Mecánica Computacional

In this paper a numerical model to evaluate the static response of damaged ropes is presented. In this study, damage corresponds to the complete rupture of one or more rope components in a particular rope cross-section. In particular, the proposed model couples the effects of two phenomena that rule damaged rope response: strain localization and asymmetry in damage distribution. The proposed model relies on the finite element method in which the damaged rope is discretized along its length into 1D two-noded nonlinear cable-beam elements with six degrees of freedom (dof) per node and Bernoulli´s kinematic hypothesis. These elements account for the helical structure of a rope (cable) as well as the axial-bending, axial-torsional, and bending-torsional interactions. Experimental static tensile test data reported in the literature of homogeneous ropes with nonlinear constitutive laws and overall diameters that range from 6 mm to 147 mm are used to validate the proposed model.
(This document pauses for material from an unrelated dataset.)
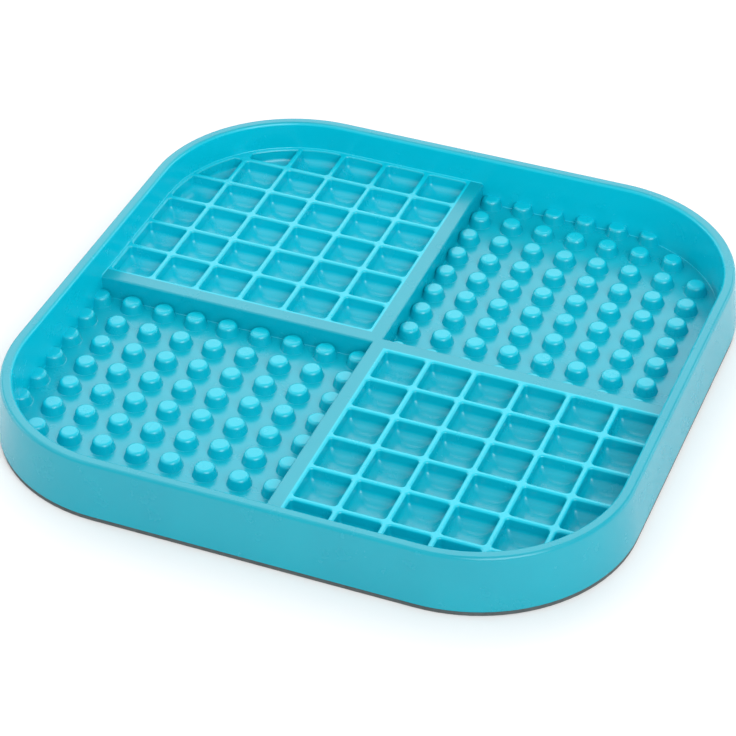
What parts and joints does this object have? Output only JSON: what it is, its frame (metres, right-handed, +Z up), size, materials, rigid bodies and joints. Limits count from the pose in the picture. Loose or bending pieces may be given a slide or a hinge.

Tested ropes are damaged at ropes midspan location with damage levels (percentage of the broken components of the damaged cross-section with respect to the intact rope) symmetrically and asymmetrically distributed on rope cross-sections that vary from 5% to 55%. Comparison results indicate that the proposed model accurate predicts the static response of damaged ropes, considering a wide range of rope diameter and damage level values, achieving numerical robustness and computational efficiency.